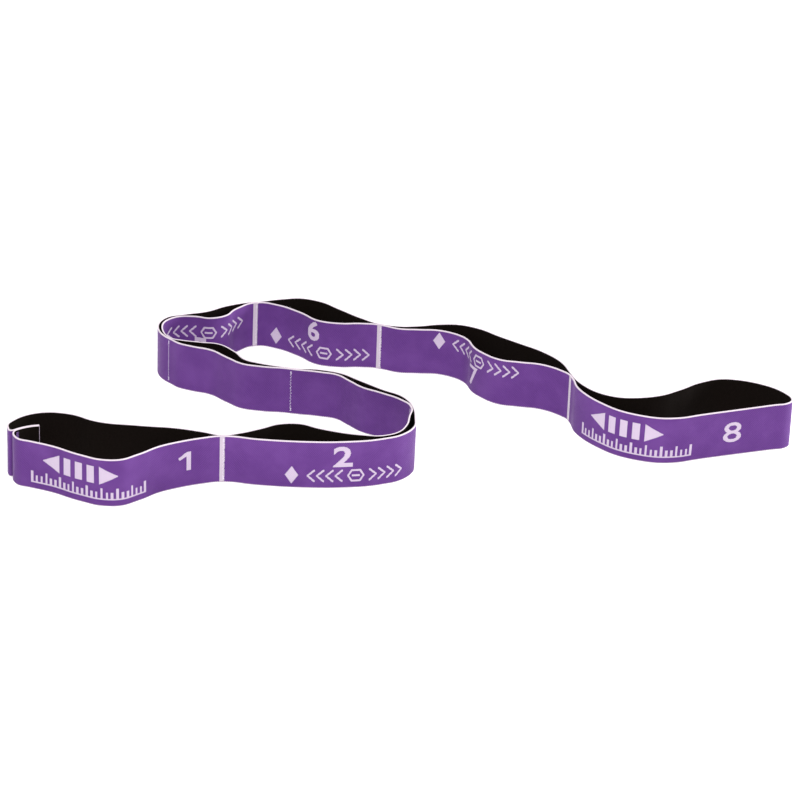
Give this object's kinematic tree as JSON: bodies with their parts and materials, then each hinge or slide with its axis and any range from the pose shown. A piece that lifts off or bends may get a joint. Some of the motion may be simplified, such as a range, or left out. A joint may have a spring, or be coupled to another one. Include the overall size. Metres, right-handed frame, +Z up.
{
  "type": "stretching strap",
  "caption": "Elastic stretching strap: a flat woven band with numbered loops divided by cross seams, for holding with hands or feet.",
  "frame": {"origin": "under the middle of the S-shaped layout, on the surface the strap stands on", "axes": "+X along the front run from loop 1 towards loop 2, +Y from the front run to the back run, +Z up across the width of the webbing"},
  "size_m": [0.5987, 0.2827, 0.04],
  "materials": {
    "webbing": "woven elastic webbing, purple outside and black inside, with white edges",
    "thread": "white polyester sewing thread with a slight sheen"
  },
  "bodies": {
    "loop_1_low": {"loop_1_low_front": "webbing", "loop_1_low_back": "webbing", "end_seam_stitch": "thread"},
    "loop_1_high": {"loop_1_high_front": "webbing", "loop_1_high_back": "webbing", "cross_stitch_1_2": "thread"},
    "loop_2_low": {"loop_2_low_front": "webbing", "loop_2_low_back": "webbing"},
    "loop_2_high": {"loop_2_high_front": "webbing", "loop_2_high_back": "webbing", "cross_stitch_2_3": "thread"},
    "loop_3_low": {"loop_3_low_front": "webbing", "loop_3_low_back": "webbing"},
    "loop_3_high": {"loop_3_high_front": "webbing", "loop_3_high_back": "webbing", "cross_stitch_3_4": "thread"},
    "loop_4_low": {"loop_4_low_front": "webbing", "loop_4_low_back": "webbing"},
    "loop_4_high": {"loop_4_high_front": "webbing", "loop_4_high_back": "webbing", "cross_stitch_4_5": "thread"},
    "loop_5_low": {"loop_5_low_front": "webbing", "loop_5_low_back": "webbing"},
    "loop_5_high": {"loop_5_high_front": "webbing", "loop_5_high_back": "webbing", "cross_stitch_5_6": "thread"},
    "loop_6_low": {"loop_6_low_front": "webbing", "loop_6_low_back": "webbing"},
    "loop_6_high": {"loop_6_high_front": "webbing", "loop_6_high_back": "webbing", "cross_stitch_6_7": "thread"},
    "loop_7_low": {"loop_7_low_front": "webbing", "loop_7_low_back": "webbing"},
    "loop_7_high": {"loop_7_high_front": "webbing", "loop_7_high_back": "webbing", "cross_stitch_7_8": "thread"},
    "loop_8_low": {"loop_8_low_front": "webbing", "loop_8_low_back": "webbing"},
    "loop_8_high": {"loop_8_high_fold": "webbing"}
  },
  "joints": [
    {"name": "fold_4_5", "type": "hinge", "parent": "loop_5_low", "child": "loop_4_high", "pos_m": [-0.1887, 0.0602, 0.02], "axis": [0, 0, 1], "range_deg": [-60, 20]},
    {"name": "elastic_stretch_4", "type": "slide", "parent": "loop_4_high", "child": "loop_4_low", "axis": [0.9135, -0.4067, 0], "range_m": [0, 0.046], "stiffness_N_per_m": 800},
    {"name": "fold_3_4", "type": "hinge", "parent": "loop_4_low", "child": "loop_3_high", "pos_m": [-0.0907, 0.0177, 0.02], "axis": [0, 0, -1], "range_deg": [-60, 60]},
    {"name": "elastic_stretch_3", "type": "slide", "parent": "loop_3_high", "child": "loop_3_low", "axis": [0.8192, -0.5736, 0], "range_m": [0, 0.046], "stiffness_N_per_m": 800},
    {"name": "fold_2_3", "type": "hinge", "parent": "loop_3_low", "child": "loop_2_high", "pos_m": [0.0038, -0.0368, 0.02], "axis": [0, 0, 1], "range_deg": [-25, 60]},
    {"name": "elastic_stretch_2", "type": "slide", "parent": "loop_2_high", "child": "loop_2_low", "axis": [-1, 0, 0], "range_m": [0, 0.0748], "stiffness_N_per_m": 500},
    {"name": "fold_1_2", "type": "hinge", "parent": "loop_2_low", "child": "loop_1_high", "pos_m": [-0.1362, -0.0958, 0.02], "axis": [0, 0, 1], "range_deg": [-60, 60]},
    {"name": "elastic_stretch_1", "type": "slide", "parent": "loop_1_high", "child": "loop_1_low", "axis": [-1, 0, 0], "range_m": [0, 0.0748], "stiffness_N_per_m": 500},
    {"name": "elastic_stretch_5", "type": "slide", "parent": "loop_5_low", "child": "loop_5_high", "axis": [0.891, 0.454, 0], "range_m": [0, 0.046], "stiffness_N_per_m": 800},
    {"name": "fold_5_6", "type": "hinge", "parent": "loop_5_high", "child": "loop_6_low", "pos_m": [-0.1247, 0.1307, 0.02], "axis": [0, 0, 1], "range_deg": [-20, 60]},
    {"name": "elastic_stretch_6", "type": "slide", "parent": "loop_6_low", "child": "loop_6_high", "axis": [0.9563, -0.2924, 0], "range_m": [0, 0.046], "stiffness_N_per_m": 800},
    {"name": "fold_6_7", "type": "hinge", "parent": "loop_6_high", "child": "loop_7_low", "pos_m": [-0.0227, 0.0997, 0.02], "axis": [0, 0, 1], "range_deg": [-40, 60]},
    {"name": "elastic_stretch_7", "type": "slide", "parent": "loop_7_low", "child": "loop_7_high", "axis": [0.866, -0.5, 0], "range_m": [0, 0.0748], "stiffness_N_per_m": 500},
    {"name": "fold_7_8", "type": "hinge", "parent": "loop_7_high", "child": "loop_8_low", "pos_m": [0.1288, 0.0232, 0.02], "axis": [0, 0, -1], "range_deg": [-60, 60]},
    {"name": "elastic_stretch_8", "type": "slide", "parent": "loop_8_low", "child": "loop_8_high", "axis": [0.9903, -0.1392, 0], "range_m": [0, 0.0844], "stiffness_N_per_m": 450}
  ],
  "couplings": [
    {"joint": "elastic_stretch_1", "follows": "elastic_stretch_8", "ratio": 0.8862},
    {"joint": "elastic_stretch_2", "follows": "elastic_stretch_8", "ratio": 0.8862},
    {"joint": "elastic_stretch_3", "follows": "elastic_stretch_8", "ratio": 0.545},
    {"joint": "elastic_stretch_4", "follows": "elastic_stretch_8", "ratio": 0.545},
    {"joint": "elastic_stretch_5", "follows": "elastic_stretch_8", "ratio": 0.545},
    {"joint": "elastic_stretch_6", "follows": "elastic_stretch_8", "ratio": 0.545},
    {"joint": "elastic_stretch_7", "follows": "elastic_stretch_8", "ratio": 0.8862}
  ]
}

===

▶ [INSTRUCTIONS FOR THE TASK]:
Output the full listing without altering anything.

▶ [PROBLEM SOLUTION]:
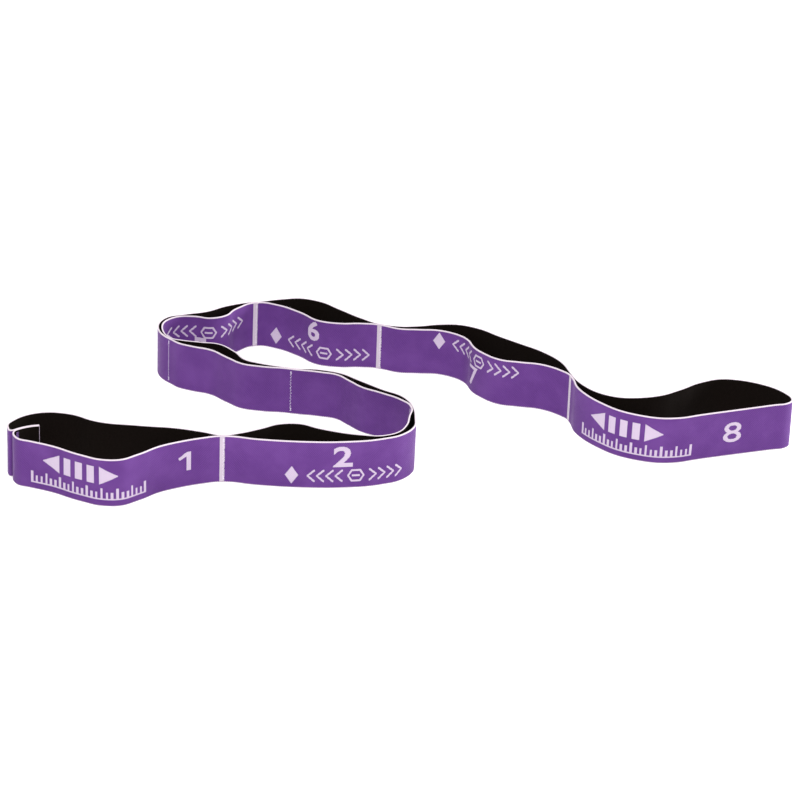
Give this object's kinematic tree as JSON: bodies with their parts and materials, then each hinge or slide with its axis and any range from the pose shown. A piece that lifts off or bends may get a joint. Some of the motion may be simplified, such as a range, or left out. A joint may have a spring, or be coupled to another one. Include the overall size. Metres, right-handed frame, +Z up.
{
  "type": "stretching strap",
  "caption": "Elastic stretching strap: a flat woven band with numbered loops divided by cross seams, for holding with hands or feet.",
  "frame": {"origin": "under the middle of the S-shaped layout, on the surface the strap stands on", "axes": "+X along the front run from loop 1 towards loop 2, +Y from the front run to the back run, +Z up across the width of the webbing"},
  "size_m": [0.5987, 0.2827, 0.04],
  "materials": {
    "webbing": "woven elastic webbing, purple outside and black inside, with white edges",
    "thread": "white polyester sewing thread with a slight sheen"
  },
  "bodies": {
    "loop_1_low": {"loop_1_low_front": "webbing", "loop_1_low_back": "webbing", "end_seam_stitch": "thread"},
    "loop_1_high": {"loop_1_high_front": "webbing", "loop_1_high_back": "webbing", "cross_stitch_1_2": "thread"},
    "loop_2_low": {"loop_2_low_front": "webbing", "loop_2_low_back": "webbing"},
    "loop_2_high": {"loop_2_high_front": "webbing", "loop_2_high_back": "webbing", "cross_stitch_2_3": "thread"},
    "loop_3_low": {"loop_3_low_front": "webbing", "loop_3_low_back": "webbing"},
    "loop_3_high": {"loop_3_high_front": "webbing", "loop_3_high_back": "webbing", "cross_stitch_3_4": "thread"},
    "loop_4_low": {"loop_4_low_front": "webbing", "loop_4_low_back": "webbing"},
    "loop_4_high": {"loop_4_high_front": "webbing", "loop_4_high_back": "webbing", "cross_stitch_4_5": "thread"},
    "loop_5_low": {"loop_5_low_front": "webbing", "loop_5_low_back": "webbing"},
    "loop_5_high": {"loop_5_high_front": "webbing", "loop_5_high_back": "webbing", "cross_stitch_5_6": "thread"},
    "loop_6_low": {"loop_6_low_front": "webbing", "loop_6_low_back": "webbing"},
    "loop_6_high": {"loop_6_high_front": "webbing", "loop_6_high_back": "webbing", "cross_stitch_6_7": "thread"},
    "loop_7_low": {"loop_7_low_front": "webbing", "loop_7_low_back": "webbing"},
    "loop_7_high": {"loop_7_high_front": "webbing", "loop_7_high_back": "webbing", "cross_stitch_7_8": "thread"},
    "loop_8_low": {"loop_8_low_front": "webbing", "loop_8_low_back": "webbing"},
    "loop_8_high": {"loop_8_high_fold": "webbing"}
  },
  "joints": [
    {"name": "fold_4_5", "type": "hinge", "parent": "loop_5_low", "child": "loop_4_high", "pos_m": [-0.1887, 0.0602, 0.02], "axis": [0, 0, 1], "range_deg": [-60, 20]},
    {"name": "elastic_stretch_4", "type": "slide", "parent": "loop_4_high", "child": "loop_4_low", "axis": [0.9135, -0.4067, 0], "range_m": [0, 0.046], "stiffness_N_per_m": 800},
    {"name": "fold_3_4", "type": "hinge", "parent": "loop_4_low", "child": "loop_3_high", "pos_m": [-0.0907, 0.0177, 0.02], "axis": [0, 0, -1], "range_deg": [-60, 60]},
    {"name": "elastic_stretch_3", "type": "slide", "parent": "loop_3_high", "child": "loop_3_low", "axis": [0.8192, -0.5736, 0], "range_m": [0, 0.046], "stiffness_N_per_m": 800},
    {"name": "fold_2_3", "type": "hinge", "parent": "loop_3_low", "child": "loop_2_high", "pos_m": [0.0038, -0.0368, 0.02], "axis": [0, 0, 1], "range_deg": [-25, 60]},
    {"name": "elastic_stretch_2", "type": "slide", "parent": "loop_2_high", "child": "loop_2_low", "axis": [-1, 0, 0], "range_m": [0, 0.0748], "stiffness_N_per_m": 500},
    {"name": "fold_1_2", "type": "hinge", "parent": "loop_2_low", "child": "loop_1_high", "pos_m": [-0.1362, -0.0958, 0.02], "axis": [0, 0, 1], "range_deg": [-60, 60]},
    {"name": "elastic_stretch_1", "type": "slide", "parent": "loop_1_high", "child": "loop_1_low", "axis": [-1, 0, 0], "range_m": [0, 0.0748], "stiffness_N_per_m": 500},
    {"name": "elastic_stretch_5", "type": "slide", "parent": "loop_5_low", "child": "loop_5_high", "axis": [0.891, 0.454, 0], "range_m": [0, 0.046], "stiffness_N_per_m": 800},
    {"name": "fold_5_6", "type": "hinge", "parent": "loop_5_high", "child": "loop_6_low", "pos_m": [-0.1247, 0.1307, 0.02], "axis": [0, 0, 1], "range_deg": [-20, 60]},
    {"name": "elastic_stretch_6", "type": "slide", "parent": "loop_6_low", "child": "loop_6_high", "axis": [0.9563, -0.2924, 0], "range_m": [0, 0.046], "stiffness_N_per_m": 800},
    {"name": "fold_6_7", "type": "hinge", "parent": "loop_6_high", "child": "loop_7_low", "pos_m": [-0.0227, 0.0997, 0.02], "axis": [0, 0, 1], "range_deg": [-40, 60]},
    {"name": "elastic_stretch_7", "type": "slide", "parent": "loop_7_low", "child": "loop_7_high", "axis": [0.866, -0.5, 0], "range_m": [0, 0.0748], "stiffness_N_per_m": 500},
    {"name": "fold_7_8", "type": "hinge", "parent": "loop_7_high", "child": "loop_8_low", "pos_m": [0.1288, 0.0232, 0.02], "axis": [0, 0, -1], "range_deg": [-60, 60]},
    {"name": "elastic_stretch_8", "type": "slide", "parent": "loop_8_low", "child": "loop_8_high", "axis": [0.9903, -0.1392, 0], "range_m": [0, 0.0844], "stiffness_N_per_m": 450}
  ],
  "couplings": [
    {"joint": "elastic_stretch_1", "follows": "elastic_stretch_8", "ratio": 0.8862},
    {"joint": "elastic_stretch_2", "follows": "elastic_stretch_8", "ratio": 0.8862},
    {"joint": "elastic_stretch_3", "follows": "elastic_stretch_8", "ratio": 0.545},
    {"joint": "elastic_stretch_4", "follows": "elastic_stretch_8", "ratio": 0.545},
    {"joint": "elastic_stretch_5", "follows": "elastic_stretch_8", "ratio": 0.545},
    {"joint": "elastic_stretch_6", "follows": "elastic_stretch_8", "ratio": 0.545},
    {"joint": "elastic_stretch_7", "follows": "elastic_stretch_8", "ratio": 0.8862}
  ]
}